It’s your first Father’s Day, and I’ve been feeling the pressure to write something especially heartwarming. Perhaps some words about love, followed by sweet musings of parenthood, then signed with an XOXO.
And yet as I sit here, wondering what to say, I find myself missing us. I miss the closeness I used to feel, when there was freedom to focus on just you, and how your day went, to hear the latest funny story without being half distracted by whether or not our daughter needs another bottle.
There’s no denying our lives have changed these last few months and become unpredictable. We’ve had to learn and relearn the lesson of giving up control. My own body and hormones have often times betrayed me and shown you the very worst of your wife, which you unfortunately have had to see and take.
I know you feel and understand love through affection, and yet after holding and caring for a baby all day, sometimes the last thing I want to do is touch you, too. I force myself to hug you anyway, but we both know it’s awkward and different. When did holding hands start to get weird?
Everyone says marriage becomes different after a baby, but I’m scared (terrified!) that it will be for the worse. I don’t want to find ourselves twenty years from now, knowing everything about our daughter and little about each other.
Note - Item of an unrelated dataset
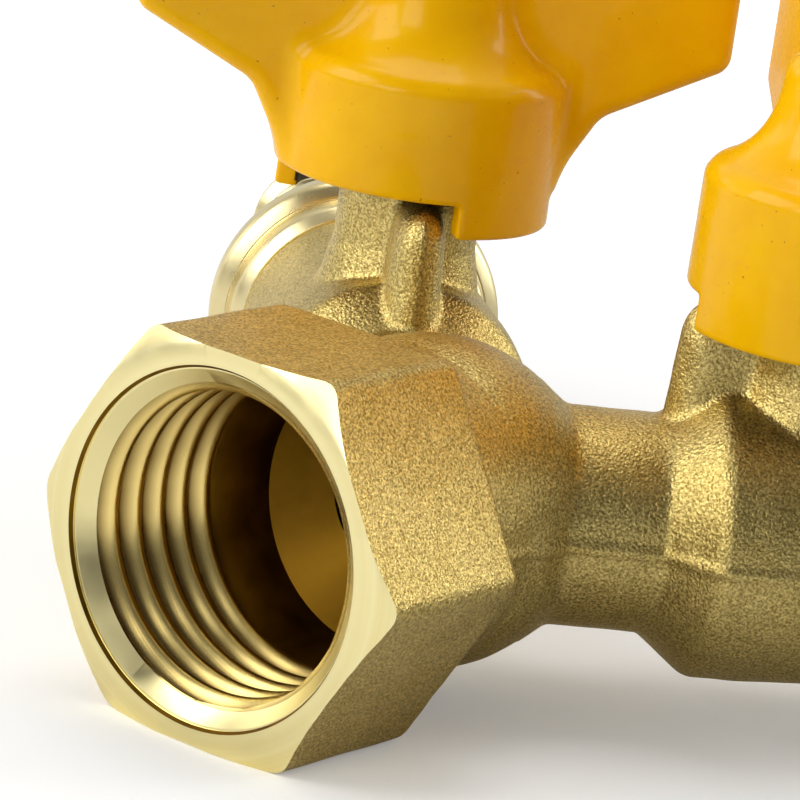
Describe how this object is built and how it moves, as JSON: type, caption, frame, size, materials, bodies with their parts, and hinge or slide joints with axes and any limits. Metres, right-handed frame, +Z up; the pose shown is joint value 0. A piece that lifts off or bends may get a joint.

There are days when you whisper “I love you” as I drift off to sleep, and I have nightmares about what that means now and whether I said it back. I had thought birthing a baby meant birthing extra love, but instead I find myself taking what was yours and giving it to her instead. I know you understand, but can this be sustained? Will extra replenishment ever come? What if it never does?
When Little V grows up, I want to make sure she knows how lucky she is to have you. Not because you clothe her, feed her, and put a nice roof over our heads (though you do that very well). It’s how you light up when she coos, tell her you love her after she throws up on your favorite jeans, and sing “Twinkle Twinkle Little Star” for the twentieth time just to make her smile and laugh again.
And I know I’m lucky, too. Lucky to have someone who is committed to my ever-changing moods, who picks up extra slack for the sake of my physical and mental well-being, and most importantly continues to challenge me to be a better and kinder person even when I don’t want to (especially when I don’t want to).
Life isn’t going to get any easier from here on out, but I’m glad you’re with me on this ride. I need you, you know?
Happy Father’s Day, Mr. Wonderful.
Charlotte Buckle says
This is such an elegant and beautiful letter to your husband
My husband and I do not have children (yet!) but I know that I have thought many times about what will happen to us when there is a little one to love as well. I am excited but I don’t like to share him, haha!
C | http://thisgirlc.blogspot.ca/
Thanks Charlotte! There is definitely a change, and it’s different for every couple. We’re still learning how to love each other in a new way.
This is one of the most romantic letters I’ve read, precisely because of its honesty and vulnerability, the yearning and the feeling smaller and weaker than the love you have inside you. The happily ever afters ring false or are just boring because such things seem like unattainable, escapist fantasies. But this sort of love is real, with all its unexpected challenges. And it’s more beautiful, weighty, and otherworldly than fairy tales in a way. There is so much hope and lovability in this!